In spite of this, policymakers at the Bank of Canada believe they have already tightened policy enough and that the decision on whether to hike or keep rates unchanged in January will likely be a coin toss. It has been quite damaging for the local dollar to expect that the BoC will be the first to pause its rate hike campaign. In spite of outperforming its Aussie and kiwi counterparts early in 2022, the loonie faltered as the year came to an end.
If the upcoming US job figures do not outweigh the Canadian ones, the currency could gain a small boost.
EURO: Has inflation peaked in the Eurozone?
The European markets will be back in full swing right after the New Year celebrations, with a fairly busy week ahead. It’s likely that investors will pay close attention to the flash inflation estimates for December, but there are a variety of other releases that could also attract attention.

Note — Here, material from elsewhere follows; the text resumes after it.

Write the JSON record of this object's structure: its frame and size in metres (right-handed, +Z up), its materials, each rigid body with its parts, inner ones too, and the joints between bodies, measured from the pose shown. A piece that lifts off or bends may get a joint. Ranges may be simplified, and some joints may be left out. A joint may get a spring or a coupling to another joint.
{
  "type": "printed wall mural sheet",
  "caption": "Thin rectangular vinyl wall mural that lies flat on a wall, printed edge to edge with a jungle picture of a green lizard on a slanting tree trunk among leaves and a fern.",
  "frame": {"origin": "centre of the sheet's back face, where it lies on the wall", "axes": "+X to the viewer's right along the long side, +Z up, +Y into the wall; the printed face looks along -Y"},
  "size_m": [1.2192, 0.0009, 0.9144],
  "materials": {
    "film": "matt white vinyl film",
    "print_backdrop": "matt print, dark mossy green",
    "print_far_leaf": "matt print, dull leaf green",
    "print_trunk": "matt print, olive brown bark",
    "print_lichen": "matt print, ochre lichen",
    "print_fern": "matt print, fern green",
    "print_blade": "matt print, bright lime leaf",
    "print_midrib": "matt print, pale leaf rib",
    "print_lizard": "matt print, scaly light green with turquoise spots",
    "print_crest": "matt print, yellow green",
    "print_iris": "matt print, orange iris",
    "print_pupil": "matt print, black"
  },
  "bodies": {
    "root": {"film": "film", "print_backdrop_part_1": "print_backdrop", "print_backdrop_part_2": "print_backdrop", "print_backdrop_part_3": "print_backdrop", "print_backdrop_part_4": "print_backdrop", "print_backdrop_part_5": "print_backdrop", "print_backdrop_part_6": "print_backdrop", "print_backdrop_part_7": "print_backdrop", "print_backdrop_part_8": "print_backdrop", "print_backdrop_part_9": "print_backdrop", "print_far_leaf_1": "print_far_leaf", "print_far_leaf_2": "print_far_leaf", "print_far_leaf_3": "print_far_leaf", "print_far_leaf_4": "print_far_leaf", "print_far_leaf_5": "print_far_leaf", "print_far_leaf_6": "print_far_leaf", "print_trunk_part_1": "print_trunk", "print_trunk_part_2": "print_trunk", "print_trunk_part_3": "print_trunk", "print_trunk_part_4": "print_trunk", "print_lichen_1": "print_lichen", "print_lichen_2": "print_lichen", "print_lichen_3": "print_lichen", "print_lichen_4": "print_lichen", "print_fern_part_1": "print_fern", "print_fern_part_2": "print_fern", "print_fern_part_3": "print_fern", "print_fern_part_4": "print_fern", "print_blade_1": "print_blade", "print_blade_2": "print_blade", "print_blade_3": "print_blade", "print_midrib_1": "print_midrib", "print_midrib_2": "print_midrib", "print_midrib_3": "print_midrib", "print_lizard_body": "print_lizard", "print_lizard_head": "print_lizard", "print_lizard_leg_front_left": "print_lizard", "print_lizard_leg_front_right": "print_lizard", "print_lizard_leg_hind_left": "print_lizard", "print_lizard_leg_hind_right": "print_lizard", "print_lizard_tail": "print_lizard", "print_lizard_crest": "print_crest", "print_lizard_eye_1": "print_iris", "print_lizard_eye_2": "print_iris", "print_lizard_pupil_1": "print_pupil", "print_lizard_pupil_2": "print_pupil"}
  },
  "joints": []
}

The final manufacturing PMI readings will be released on Monday, and the final services PMI readings will be released on Tuesday. Besides the November retail sales and the December economic sentiment indicator that are due on Thursday and Friday, Euro area producer prices and November retail sales will shed light on the economy’s health. In addition to Dutch data, German data are also important, including trade figures for November and orders for industrial goods on Friday.
The ECB’s Klaas Knot recently said that the bank is just halfway through raising its interest rates. Even if Friday’s inflation numbers come in soft, they might not stir up a major reaction for the euro, but they would likely offer some relief to policymakers anyway.

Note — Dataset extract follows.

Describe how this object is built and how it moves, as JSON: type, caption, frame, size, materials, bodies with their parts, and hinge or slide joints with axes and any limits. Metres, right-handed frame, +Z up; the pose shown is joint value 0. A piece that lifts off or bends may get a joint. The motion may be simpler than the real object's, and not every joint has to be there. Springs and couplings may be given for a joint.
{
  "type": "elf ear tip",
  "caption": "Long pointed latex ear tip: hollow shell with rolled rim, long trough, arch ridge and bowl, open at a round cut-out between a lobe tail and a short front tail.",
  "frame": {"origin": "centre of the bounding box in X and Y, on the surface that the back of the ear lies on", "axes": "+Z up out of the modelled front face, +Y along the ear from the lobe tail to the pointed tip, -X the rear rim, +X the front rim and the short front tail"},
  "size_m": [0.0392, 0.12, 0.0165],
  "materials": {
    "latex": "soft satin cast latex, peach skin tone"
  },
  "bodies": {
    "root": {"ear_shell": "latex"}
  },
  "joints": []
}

According to expectations, the harmonized index of consumer prices (HICP) will ease from 10.1% to 9.7% in December. There is hope that inflation has peaked in the euro area if this is confirmed, although underlying measures may not be as optimistic as they appear. The HICP excluding food and energy is predicted to drop by just 0.1 percentage point to 6.5%, while it will remain unchanged at 5.0% when alcohol and tobacco prices are excluded.
It appears that the euro is about to break out of its narrow range, as it has been in a very narrow range over the past two weeks. Currently, the question is, are we going to finally see the euro break through $1.07 after hovering under the level for so long, or is the dollar going to make a comeback, pushing the pair to $1.05? We will have to wait and see!